== EXERCISE GOAL ==
Extract each line of the data and write it out again exactly.

** start of STORED DATA **

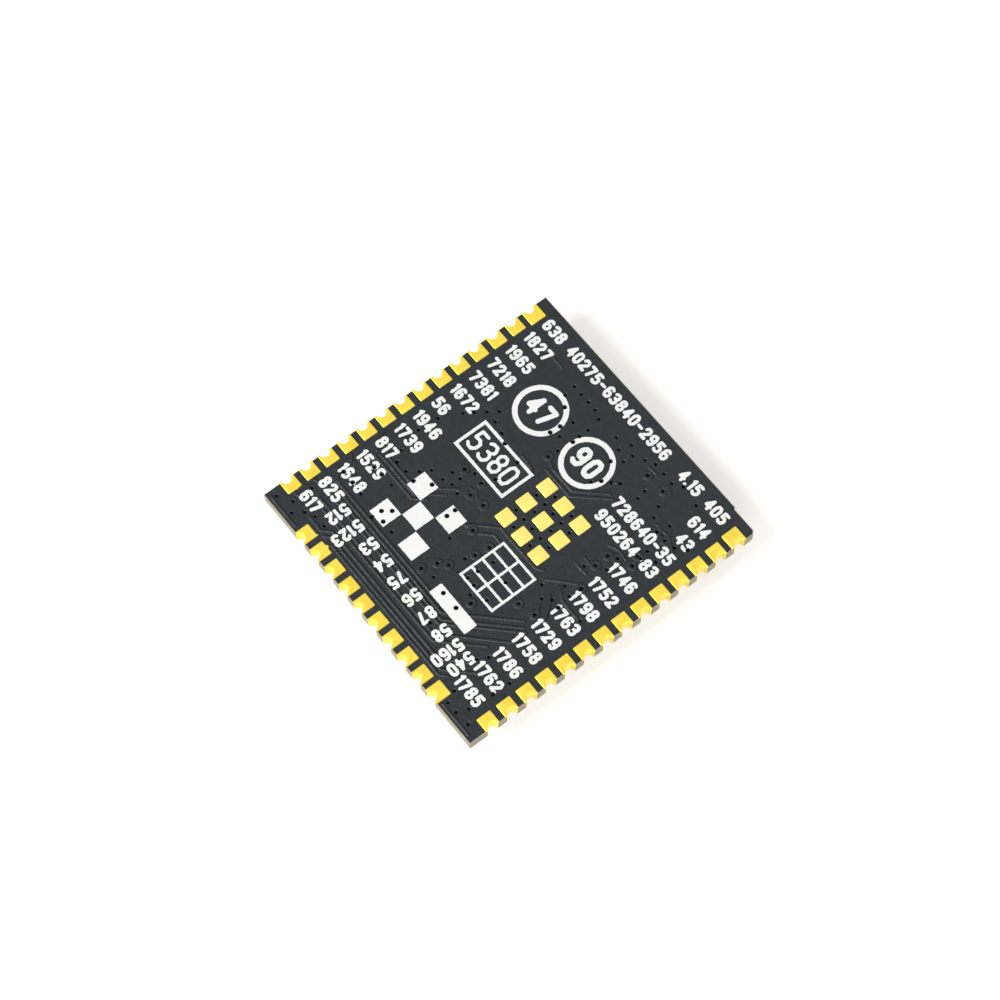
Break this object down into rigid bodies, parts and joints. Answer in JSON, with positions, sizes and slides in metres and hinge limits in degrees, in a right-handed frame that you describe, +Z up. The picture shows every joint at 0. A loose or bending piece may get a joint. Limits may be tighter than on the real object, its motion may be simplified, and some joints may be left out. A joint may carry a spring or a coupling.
{
  "type": "wifi module",
  "caption": "Castellated circuit board module: gold edge and ground pads on one side, a shield can and antenna socket on the other, soldered flat onto a carrier board.",
  "frame": {"origin": "centre of the shield can's flat outer face, on which the module rests with its solder pads up", "axes": "+X across the board from the second side column to the first, +Y along the board from the end pad row to the bare edge, +Z up out of the pad side"},
  "size_m": [0.018, 0.0192, 0.0032],
  "materials": {
    "glass_epoxy": "matte",
    "solder_mask": "satin",
    "pad_gold": "satin",
    "plated_copper": "satin",
    "legend_ink": "matte",
    "nickel_silver": "satin",
    "solder": "satin",
    "socket_moulding": "satin",
    "socket_gold": "gloss",
    "chip_moulding": "matte",
    "tinned_copper": "satin",
    "crystal_ceramic": "matte",
    "crystal_lid": "satin",
    "capacitor_ceramic": "satin",
    "resistor_glaze": "satin",
    "inductor_ferrite": "matte"
  },
  "bodies": {
    "root": {"board_core": "glass_epoxy", "pad_side_mask": "solder_mask", "part_side_mask": "solder_mask", "right_pads": "pad_gold", "left_pads": "pad_gold", "end_pads": "pad_gold", "ground_pads": "pad_gold", "thermal_vias": "plated_copper", "legend_ink": "legend_ink", "can_land": "pad_gold", "part_lands": "pad_gold", "shield_can": "nickel_silver", "can_solder": "solder", "socket_base": "socket_moulding", "socket_shell": "socket_gold", "socket_contact": "socket_gold", "radio_chip": "chip_moulding", "radio_chip_leads": "tinned_copper", "memory_chip": "chip_moulding", "memory_chip_leads": "tinned_copper", "crystal_base": "crystal_ceramic", "crystal_lid": "crystal_lid", "capacitor_bodies": "capacitor_ceramic", "capacitor_ends": "tinned_copper", "resistor_bodies": "resistor_glaze", "resistor_ends": "tinned_copper", "inductor_bodies": "inductor_ferrite", "inductor_ends": "tinned_copper", "part_solder": "solder"}
  },
  "joints": []
}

** end of STORED DATA **

== TASK RESPONSE ==
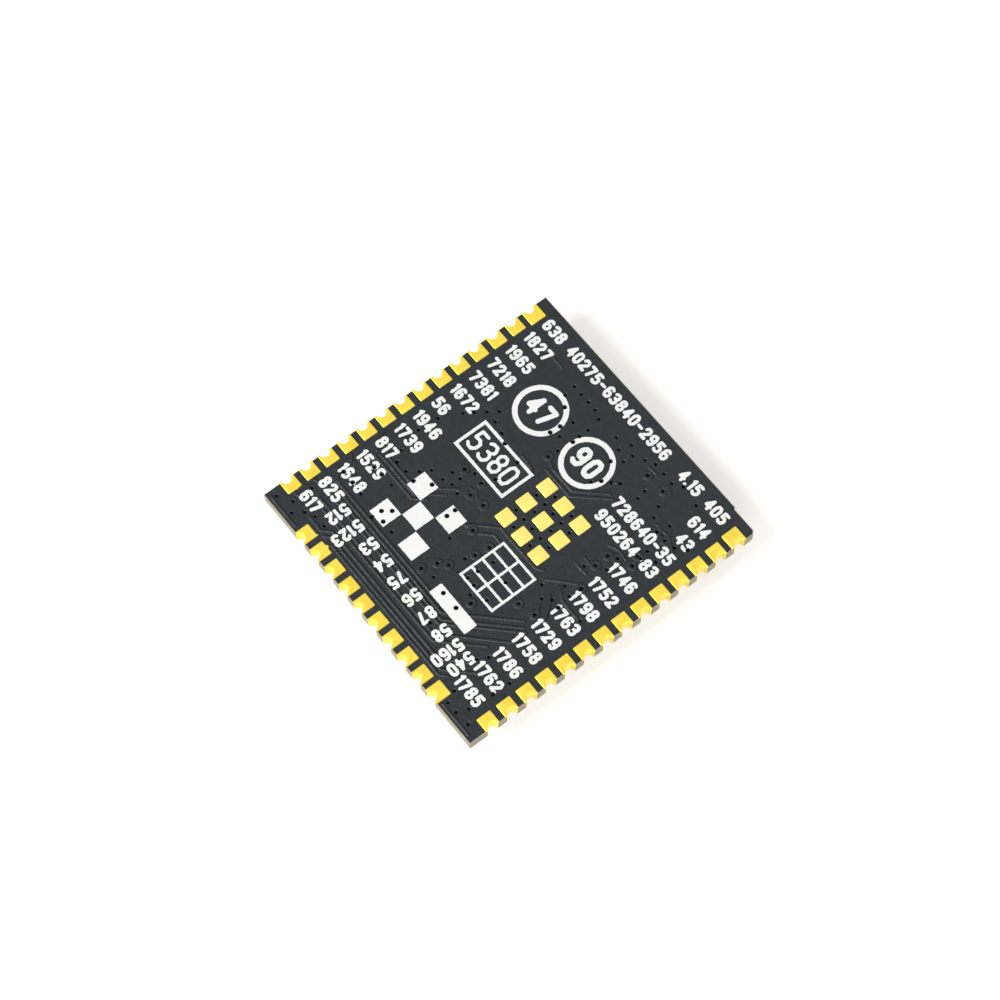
Break this object down into rigid bodies, parts and joints. Answer in JSON, with positions, sizes and slides in metres and hinge limits in degrees, in a right-handed frame that you describe, +Z up. The picture shows every joint at 0. A loose or bending piece may get a joint. Limits may be tighter than on the real object, its motion may be simplified, and some joints may be left out. A joint may carry a spring or a coupling.
{
  "type": "wifi module",
  "caption": "Castellated circuit board module: gold edge and ground pads on one side, a shield can and antenna socket on the other, soldered flat onto a carrier board.",
  "frame": {"origin": "centre of the shield can's flat outer face, on which the module rests with its solder pads up", "axes": "+X across the board from the second side column to the first, +Y along the board from the end pad row to the bare edge, +Z up out of the pad side"},
  "size_m": [0.018, 0.0192, 0.0032],
  "materials": {
    "glass_epoxy": "matte",
    "solder_mask": "satin",
    "pad_gold": "satin",
    "plated_copper": "satin",
    "legend_ink": "matte",
    "nickel_silver": "satin",
    "solder": "satin",
    "socket_moulding": "satin",
    "socket_gold": "gloss",
    "chip_moulding": "matte",
    "tinned_copper": "satin",
    "crystal_ceramic": "matte",
    "crystal_lid": "satin",
    "capacitor_ceramic": "satin",
    "resistor_glaze": "satin",
    "inductor_ferrite": "matte"
  },
  "bodies": {
    "root": {"board_core": "glass_epoxy", "pad_side_mask": "solder_mask", "part_side_mask": "solder_mask", "right_pads": "pad_gold", "left_pads": "pad_gold", "end_pads": "pad_gold", "ground_pads": "pad_gold", "thermal_vias": "plated_copper", "legend_ink": "legend_ink", "can_land": "pad_gold", "part_lands": "pad_gold", "shield_can": "nickel_silver", "can_solder": "solder", "socket_base": "socket_moulding", "socket_shell": "socket_gold", "socket_contact": "socket_gold", "radio_chip": "chip_moulding", "radio_chip_leads": "tinned_copper", "memory_chip": "chip_moulding", "memory_chip_leads": "tinned_copper", "crystal_base": "crystal_ceramic", "crystal_lid": "crystal_lid", "capacitor_bodies": "capacitor_ceramic", "capacitor_ends": "tinned_copper", "resistor_bodies": "resistor_glaze", "resistor_ends": "tinned_copper", "inductor_bodies": "inductor_ferrite", "inductor_ends": "tinned_copper", "part_solder": "solder"}
  },
  "joints": []
}